Também quanto a isso, o PT é o primeiro responsável pela facilitação da aprovação dessas medidas nefastas para o trabalhador. Foi o PT que trouxe a esquerda a esta situação miserável. Dado que a esquerda toda construiu o PT e girou em torno dele até há poucos anos (se é que ainda não gira), a falência atual do PT é também a falência total da esquerda brasileira. Nunca o grau de organização da classe foi tão baixo, e tão paradoxalmente distante da vontade da classe de lutar. A luta espontânea estourará, apesar da esquerda, e por cima a esquerda. Cabe saber se esta superará seu erro histórico do passado, do atual ciclo democrático-burguês, e se afastará dos diversionismos e mentiras petistas.
É necessário pressionar a burocracia sindical a se mover, para que assim a própria classe entre em movimento e perceba melhor as suas amarras. É fundamental apoiar e construir paralisações como as do dia 28/04, mas também deve-se pressionar as burocracias para que realizem paralisações mais frequentes. Um mês entre cada paralisação nacional, adaptando-se ao calendário do congresso, é um luxo, ou melhor, traição à luta de classes.

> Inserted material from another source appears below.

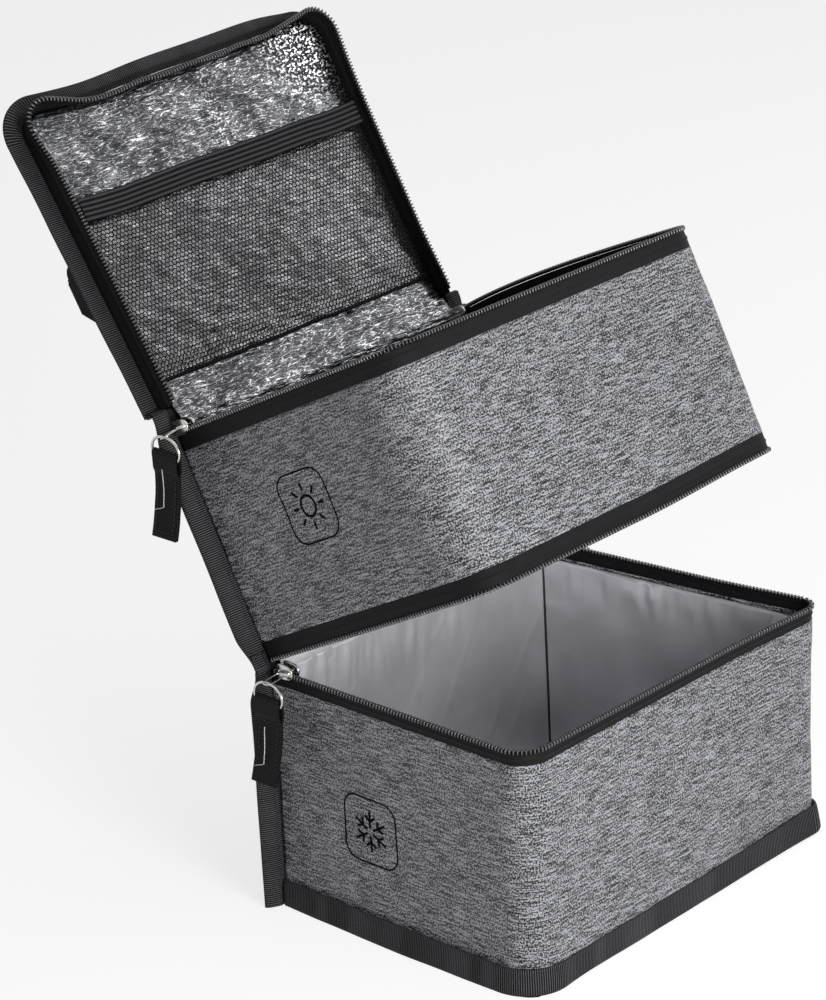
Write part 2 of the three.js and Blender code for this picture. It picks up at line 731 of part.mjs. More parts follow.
// Flared end of the handle, standing in the lid's side seam
function handleTab(farSide) {
  const base = lidHeight + seat;
  const outline = [
    [-handleCentre - tabBaseWidth / 2, base], [-handleCentre + tabBaseWidth / 2, base],
    [-handleCentre + tabTopWidth / 2, base + tabHeight], [-handleCentre - tabTopWidth / 2, base + tabHeight],
  ];
  const outer = halfWidth - tabEdge;
  return farSide
    ? extrudeAlongX(outline, outer - tabThick, outer)
    : extrudeAlongX(outline, -outer, -outer + tabThick);
}

// Strap that arches from tab to tab. Its ends are round about the line that it swings on,
// and its middle is folded double into a grip.
function carryHandle() {
  const reach = halfWidth - tabEdge - tabThick - seat - handleThick / 2;
  const pivotZ = lidHeight + handlePivotHeight;
  const rise = handleRise - handlePivotHeight;
  const stations = [];
  for (let i = 0; i <= handleSteps; i += 1) {
    const angle = Math.PI * (1 - i / handleSteps);
    const cosine = Math.cos(angle);
    const sine = Math.sin(angle);
    const power = 2 / handleArchPower;
    stations.push({
      x: reach * Math.sign(cosine) * Math.abs(cosine) ** power,
      z: pivotZ + rise * sine ** power,
    });
  }
  const grip = (x) => THREE.MathUtils.smoothstep(
    handleGripLength / 2 - Math.abs(x), -handleGripTaperOut, handleGripTaperIn);
  const positions = [];
  stations.forEach((station, i) => {
    const before = stations[Math.max(i - 1, 0)];
    const after = stations[Math.min(i + 1, handleSteps)];
    const edge = i === 0 || i === handleSteps;
    const along = edge ? new THREE.Vector2(0, i === 0 ? 1 : -1)
      : new THREE.Vector2(after.x - before.x, after.z - before.z).normalize();
    const blend = grip(station.x);
    const half = (handleEndWidth + (handleGripWidth - handleEndWidth) * blend) / 2;
    const thick = (handleThick + (handleGripThick - handleThick) * blend) / 2;
    const edgeThick = thick * (1 - (1 - handleGripEdge) * blend);
    for (const [across, out] of [
      [-half, -edgeThick], [-half * handleEdge, -thick], [half * handleEdge, -thick], [half, -edgeThick],
      [half, edgeThick], [half * handleEdge, thick], [-half * handleEdge, thick], [-half, edgeThick],
    ]) {
      positions.push(station.x - along.y * out, -handleCentre + across, station.z + along.x * out);
    }
  });
  const index = [];
  const size = 8;
  for (let i = 0; i < handleSteps; i += 1) {
    for (let j = 0; j < size; j += 1) {
      const a = i * size + j;
      const b = i * size + ((j + 1) % size);
      index.push(a, b, a + size, b, b + size, a + size);
    }
  }
  for (let j = 1; j < size - 1; j += 1) {
    index.push(0, j + 1, j);
    index.push(handleSteps * size, handleSteps * size + j, handleSteps * size + j + 1);
  }
  const strap = new THREE.BufferGeometry();
  strap.setAttribute('position', new THREE.Float32BufferAttribute(positions, 3));
  strap.setIndex(index);
  const ends = [-1, 1].map((side) => new THREE.CylinderGeometry(
    handleEndWidth / 2, handleEndWidth / 2, handleThick, 20)
    .rotateZ(Math.PI / 2).translate(side * reach, -handleCentre, pivotZ));
  return join(strap, ...ends);
}

const bag = new THREE.Group();
const lower = lowerCompartment();
lower.position.y = bagDepth / 2;
bag.add(lower);
const middle = middleCompartment();
middle.position.set(0, bagDepth / 2, lowerHeight);
middle.rotation.x = -THREE.MathUtils.degToRad(middleOpenDeg);
bag.add(middle);
const lidFold = new THREE.Group();
lidFold.position.z = middleHeight + lidFoldHeight;
lidFold.rotation.x = -THREE.MathUtils.degToRad(lidOpenDeg);
middle.add(lidFold);
const top = lid();
top.position.z = -lidFoldHeight;
lidFold.add(top);

export default bag;
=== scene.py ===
import math
import bpy
import numpy as np
from mathutils import Matrix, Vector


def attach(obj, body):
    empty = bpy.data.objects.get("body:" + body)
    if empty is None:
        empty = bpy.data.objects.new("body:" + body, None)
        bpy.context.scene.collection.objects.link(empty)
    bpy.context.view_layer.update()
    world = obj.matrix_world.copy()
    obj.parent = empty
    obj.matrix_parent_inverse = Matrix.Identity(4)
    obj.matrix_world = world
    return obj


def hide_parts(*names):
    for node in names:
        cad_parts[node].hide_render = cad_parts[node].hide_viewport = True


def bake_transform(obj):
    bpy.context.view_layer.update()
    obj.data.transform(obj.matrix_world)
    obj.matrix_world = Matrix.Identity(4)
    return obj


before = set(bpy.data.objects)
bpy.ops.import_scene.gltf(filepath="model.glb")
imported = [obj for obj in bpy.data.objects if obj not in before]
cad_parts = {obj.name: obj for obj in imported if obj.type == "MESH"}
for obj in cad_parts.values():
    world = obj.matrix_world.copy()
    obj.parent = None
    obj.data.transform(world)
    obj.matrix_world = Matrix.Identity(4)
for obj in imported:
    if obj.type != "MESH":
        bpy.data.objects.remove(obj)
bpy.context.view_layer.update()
print("frame loaded:", len(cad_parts), "nodes")

# sizes in millimetres, as in the model
bag = dict(backWidth=250.0, width=261.0, frontWidth=272.0, depth=205.0, radius=18.0,
           lowerHeight=155.0, middleHeight=149.0, lidHeight=18.5, lidFold=12.0)
hinges = dict(middleOpen=26.0, lidOpen=94.0)
layers = dict(cloth=1.2, foam=4.5, film=0.8, seat=0.3)

sideLength = bag["depth"] - bag["radius"]
arcLength = math.pi * bag["radius"] / 2
frontLength = bag["width"] - 2 * bag["radius"]
pathLength = 2 * (sideLength + arcLength) + frontLength
nearCorner = sideLength + arcLength / 2
farCorner = pathLength - nearCorner  # middle of the far front corner
foamOuter = -(layers["cloth"] + layers["seat"])
foamInner = foamOuter - layers["foam"]
filmOuter = foamInner - layers["seat"]
filmInner = filmOuter - layers["film"]
sides = (("Near", -1), ("Far", 1))


# arithmetic
def smoothStep(x, low, high):  # 3t^2 - 2t^3 between low and high
    t = np.clip((x - low) / (high - low), 0, 1)
    return t * t * (3 - 2 * t)


def span(x, rise, fall):  # up from 0 to 1 over the first pair of values, back to 0 over the second
    return smoothStep(x, *rise) * (1 - smoothStep(x, *fall))


def hill(x, top, width):  # 1 at its top, fading to both sides
    return np.exp(-((x - top) / width) ** 2)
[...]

As vacilações da burocracia, sua falta de ânimo para a luta, os interesses velados em aprovar as reformas, etc., devem ser desmascaradas diante de suas próprias bases.
A aprovação da lei da terceirização, junto com toda a reforma trabalhista, bem como com a reforma previdenciária, são uma declaração de guerra contra a classe trabalhadora brasileira. Temer parece vencer por enquanto, mas isso é ilusório. Na sua busca cega por mais-valia, a burguesia lança a classe trabalhadora numa condição absolutamente intransponível, insustentável e explosiva. Estourará uma revolta, e em condições de desmoralização absoluta da representação política da burguesia – crise total do sistema político – e fraqueza dos Estados para repressão. Isso provavelmente se dará com o novo estouro de crise internacional que se avizinha. O Brasil, e a América Latina como um todo, viraram um barril de pólvora.